After the last post on Excel (“Accelerating an Excel Sheet with OpenCL“), there have been various request and discussions how we do “the miracle”. Short story: we only apply proper engineering tactics. Below I’ll explain how you can also speed up Excel and when you actually have to call us (last step).
A computer can handle 10s of gigabytes per second. Now look how big your Excel-sheet is and how much time it takes. Now you understand that the problem is probably not your computer.
Excel is a special piece of software from a developer’s perspective. An important rule of software engineering is to keep functionality (code) and data separate. Excel mixes these two as no other, which actually goes pretty well in many cases unless the data gets too big or the computations too heavy. In that case you’ve reached Excel’s limits and need to properly solve it.
Below are the steps to go through, of which most you can do yourself!
Step 1: Try LibreOffice
LibreOffice has a very fast calculation-engine and uses OpenCL to enable the GPU for faster computations. It just works with your Excel sheet or gives errors – very simple to find out.
Download here (it’s free) and then just try. Much faster? Problem solved. Crashing or slower? Go to step 2.
Step 2: Restructuring the Excel-sheet
Microsoft offers two first solutions to slow Excel: putting all calculations in VBA scripts, or move to MS Access. Both options need the data and code to be separated. Once you can answer “Where does the compute happen?” with an answer that is far from “here, and there and there and also a bit here and there” then you’re finished.
To further optimise the Excel sheet, I found the list on https://chandoo.org/wp/optimize-speedup-excel-formulas/ to be quite complete.
Step 3: Optimizing the algorithms
A classic is finding an optimal range of values and a computation is looped until the values don’t change anymore. There are two problems with that: temporary values and a slow algorithm. An approximation could help with initializing the data, resulting in much faster final results.
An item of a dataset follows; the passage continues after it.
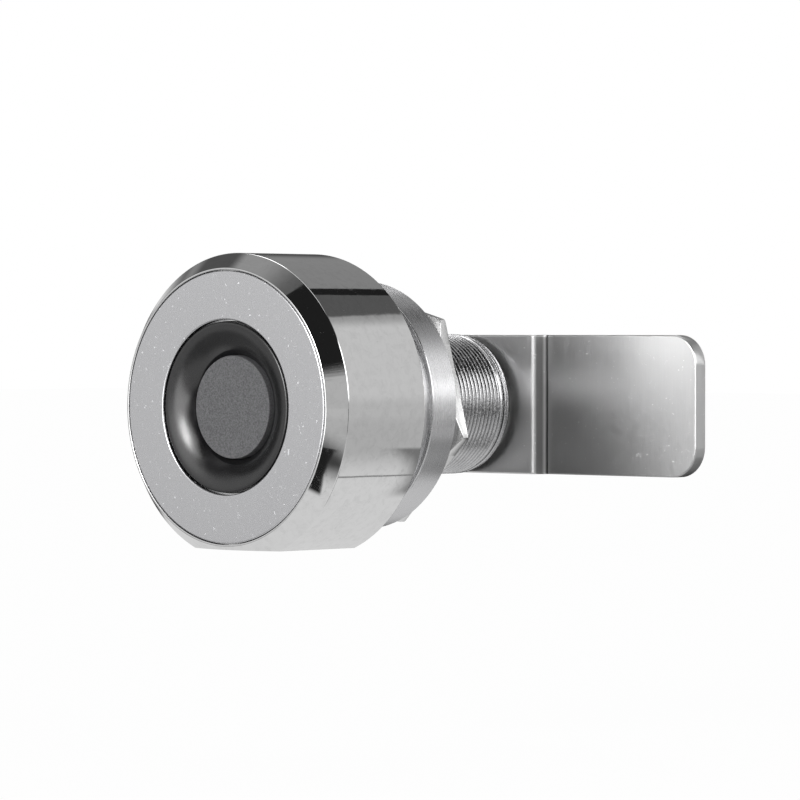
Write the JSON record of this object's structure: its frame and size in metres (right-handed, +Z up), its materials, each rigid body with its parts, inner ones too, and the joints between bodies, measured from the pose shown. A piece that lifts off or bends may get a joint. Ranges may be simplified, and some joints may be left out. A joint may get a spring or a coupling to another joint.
{
  "type": "fingerprint cam lock",
  "caption": "Cabinet cam lock with a round chrome knob, fingerprint pad in its face, threaded barrel, hex nut and cranked steel cam.",
  "frame": {"origin": "on the lock's axis, in the plane of the collar's rear face, where the panel's front face sits", "axes": "+Y along the axis from the face to the rear, +Z up, +X the way the cam reaches at rest"},
  "size_m": [0.0592, 0.054, 0.0385],
  "materials": {
    "head_chrome": "polished chrome plating on a die-cast zinc head",
    "face_satin": "satin face ring with straight fine brushing and bright edges",
    "bezel_black": "black dish with a soft sheen",
    "sensor_grey": "matte coating with a fine speckle",
    "collar_zinc": "nickel-plated zinc, collar brushed round its axis, fine thread behind",
    "nut_zinc": "bright zinc plating over a turned bevel, slightly grainy",
    "cam_steel": "stamped steel plate with fine upright grain and light scratches",
    "washer_steel": "bright zinc-plated washers",
    "screw_steel": "zinc-plated steel fasteners and pins",
    "spindle_zinc": "turned and nickel-plated",
    "bush_bronze": "sintered bronze",
    "dark_acetal": "dark low-friction plastic",
    "base_zinc": "die-cast alloy, satin",
    "frame_plastic": "moulded black plastic",
    "board_green": "solder-masked circuit board",
    "cell_wrap": "shrink-wrapped lithium cell",
    "socket_steel": "stamped bright socket shell with a dark tongue",
    "can_steel": "drawn steel can",
    "rotor_copper": "enamelled copper windings",
    "lead_brass": "turned brass",
    "spring_steel": "spring wire",
    "pin_steel": "hardened steel, ground"
  },
  "bodies": {
    "fixed_body": {"lock_body": "collar_zinc", "thrust_washer": "dark_acetal", "retaining_pins": "screw_steel", "front_bush": "bush_bronze", "rear_bush": "bush_bronze", "rear_shim": "washer_steel"},
    "nut": {"hex_nut": "nut_zinc"},
    "knob": {"head_housing": "head_chrome", "face_ring": "face_satin", "sensor_bezel": "bezel_black", "fingerprint_sensor": "sensor_grey", "sensor_board": "board_green", "inner_frame": "frame_plastic", "battery": "cell_wrap", "main_board": "board_green", "usb_socket": "socket_steel", "motor_can": "can_steel", "base_plate": "base_zinc", "base_screws": "screw_steel", "stop_pin": "screw_steel"},
    "drive": {"motor_rotor": "rotor_copper", "drive_screw": "lead_brass"},
    "clutch": {"drive_nut": "lead_brass", "clutch_spring": "spring_steel", "clutch_pin": "pin_steel"},
    "cam": {"spindle": "spindle_zinc", "cam_plate": "cam_steel", "cam_washer": "washer_steel", "lock_washer": "washer_steel", "cam_screw": "screw_steel"}
  },
  "joints": [
    {"name": "knob_turn", "type": "hinge", "parent": "fixed_body", "child": "knob", "pos_m": [0, 0, 0], "axis": [0, 1, 0], "range_deg": [0, 90]},
    {"name": "cam_turn", "type": "hinge", "parent": "fixed_body", "child": "cam", "pos_m": [0, 0, 0], "axis": [0, 1, 0], "range_deg": [0, 90]},
    {"name": "drive_spin", "type": "hinge", "parent": "knob", "child": "drive", "pos_m": [0, 0, 0], "axis": [0, 1, 0], "range_deg": [0, 1440]},
    {"name": "clutch_slide", "type": "slide", "parent": "knob", "child": "clutch", "axis": [0, 1, 0], "range_m": [0, 0.002]},
    {"name": "nut_travel", "type": "slide", "parent": "fixed_body", "child": "nut", "axis": [0, 1, 0], "range_m": [0, 0.0138]}
  ],
  "couplings": [
    {"joint": "cam_turn", "follows": "knob_turn", "ratio": 1},
    {"joint": "drive_spin", "follows": "clutch_slide", "rad_per_m": 12566}
  ]
}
Not storing temporary variable and intermediate results (run-in-one-go) could get to the final answer quicker.
There are many other examples that I could go into. Here at Stream HPC we do a lot of algorithm optimizations – knowing your mathematics gives faster software.
Step 4: Add more hardware
Got 4GB? Upgrade immediately. Got 8GB? Computers with 16GB or 32GB of memory will speed up the computer as a whole, but also Excel could get a lot faster. The actual speedup could also be none, of course. Easiest is to simply find a machine with lots of ram and test your Excel sheet.
Microsoft offers Windows HPC and a special office that goes with it. Currently they focus on running the sheet on Azure. And Azure is a lot bigger than what you have on your desk, for sure.
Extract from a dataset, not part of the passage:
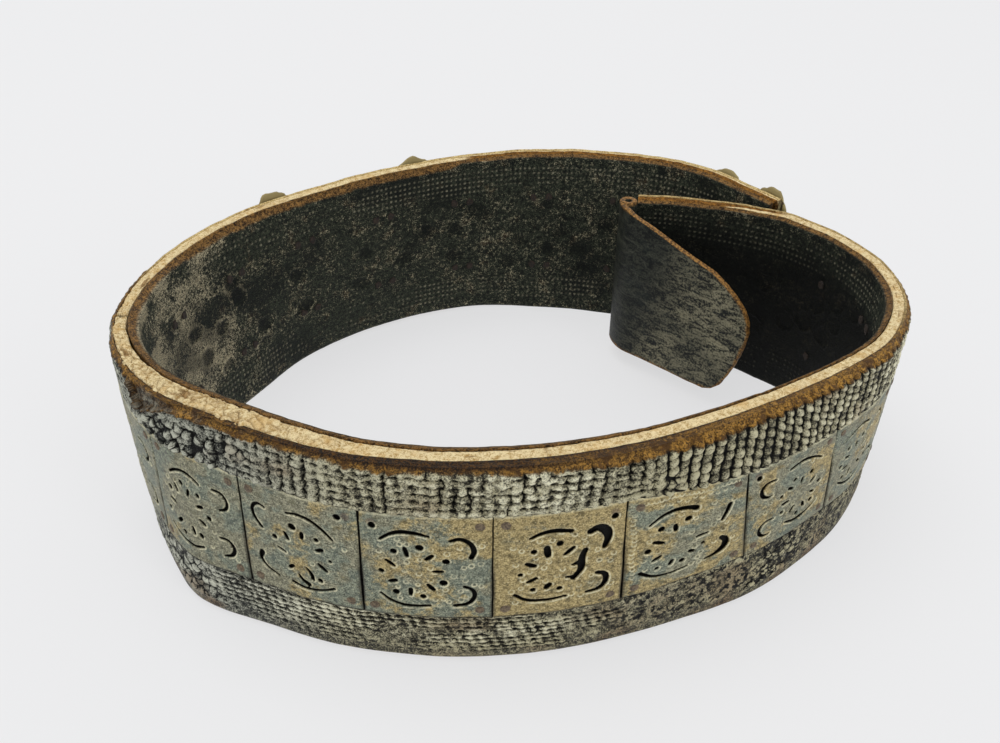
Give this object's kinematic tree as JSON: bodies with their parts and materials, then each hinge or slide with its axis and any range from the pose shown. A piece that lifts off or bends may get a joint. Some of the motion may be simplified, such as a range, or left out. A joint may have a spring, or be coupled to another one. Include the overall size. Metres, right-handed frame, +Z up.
{
  "type": "horse collar",
  "caption": "Oval neck collar of layered stitched leather with pierced square metal plates outside, a folded flap and a lapped opening.",
  "frame": {"origin": "centre of the collar's footprint, on the surface that it stands on", "axes": "+Z up along the neck's axis, +X along the oval's long axis to the wearer's side where the ends lap, -Y towards the front wall"},
  "size_m": [0.3679, 0.308, 0.102],
  "materials": {
    "embossed_leather": "worn pewter-grey leather",
    "pale_core": "raw crumbling cut edge",
    "dark_lining": "dark worn leather",
    "flap_leather": "scratched dark leather",
    "stitched_leather": "puffed rows, worn",
    "stitch_thread": "dusty thread",
    "plate_brass": "tarnished brass with grey patina",
    "rivet_metal": "dull",
    "burr_metal": "dark and rusty",
    "stud_brass": "tarnished with verdigris"
  },
  "bodies": {
    "front_band": {"core_leather_front": "pale_core", "inner_stitching_lower_front": "stitch_thread", "inner_stitching_upper_front": "stitch_thread", "lining_leather_front": "dark_lining", "outer_leather_front": "embossed_leather", "outer_stitching_lower_front": "stitched_leather", "outer_stitching_upper_front": "stitched_leather", "plate_front_1": "plate_brass", "plate_front_10": "plate_brass", "plate_front_2": "plate_brass", "plate_front_3": "plate_brass", "plate_front_4": "plate_brass", "plate_front_5": "plate_brass", "plate_front_6": "plate_brass", "plate_front_7": "plate_brass", "plate_front_8": "plate_brass", "plate_front_9": "plate_brass", "plate_rivets_front": "rivet_metal", "rivet_burrs_front": "burr_metal"},
    "back_band": {"core_leather_back": "pale_core", "edge_studs": "stud_brass", "inner_stitching_lower_back": "stitch_thread", "inner_stitching_upper_back": "stitch_thread", "lining_leather_back": "dark_lining", "outer_leather_back": "embossed_leather", "outer_stitching_lower_back": "stitched_leather", "outer_stitching_upper_back": "stitched_leather", "plate_back_1": "plate_brass", "plate_back_2": "plate_brass", "plate_back_3": "plate_brass", "plate_back_4": "plate_brass", "plate_back_5": "plate_brass", "plate_back_6": "plate_brass", "plate_back_7": "plate_brass", "plate_back_8": "plate_brass", "plate_rivets_back": "rivet_metal", "rivet_burrs_back": "burr_metal"},
    "flap_leaf": {"flap": "flap_leather"}
  },
  "joints": [
    {"name": "opening_flex", "type": "hinge", "parent": "front_band", "child": "back_band", "pos_m": [-0.18217, -0.05752, 0.051], "axis": [0, 0, 1], "range_deg": [0, 25], "stiffness_Nm_per_rad": 0.5},
    {"name": "flap_fold", "type": "hinge", "parent": "front_band", "child": "flap_leaf", "pos_m": [0.05952, 0.08736, 0.051], "axis": [0, 0, 1], "range_deg": [-125, 25], "stiffness_Nm_per_rad": 0.05}
  ]
}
Step 5: Putting the compute-engine outside Excel
When Microsoft Access or Azure is not for you, you could focus on solving the computations in a smarter way. This is where we spoke about in the previous article on Excel and this is also the part where you should contact us, if you want performant version of your Excel sheet.
- The algorithms will then be ported to C++ or C# and a DLL will be produced. You can interact with the DLL via Excel, which takes care of the control and holds the data.
- Using Python (with Pandas), you can use the existing Excel-files for holding the input data and even the result-data, but isolate all the calculations. In Excel, you can put buttons for calling the Python scripts. The nice part about Python is that it’s easy to learn, just like Excel.
- Often a database would help. Data is loaded into SQL and with a low-code solution, forms, overviews and more are created on top of it. The calculations are also separated, using one of the previous methods.
Often it feels like a large time-investment, but in the long run it’s actually a smaller time-investment. If you make sure the provided code is open source, small changes can be done by you.
Step 6: Porting the compute-engine to the GPU.
Is the bottleneck compute and not data but the pure computations (like Monte Carlo calculations), then the GPU is the next step.
This is where we’re best known for: making GPU-software. We’d take the optimized algorithm from step 3 and the data from step 2, then use the same approach as in step 5 to get software that runs on the GPU. The result is a very fast Excel sheet like the one in the previous Excel article.
Prevention in the future
Next time you see Excel-files that are growing, step in immediately. You know where it will go.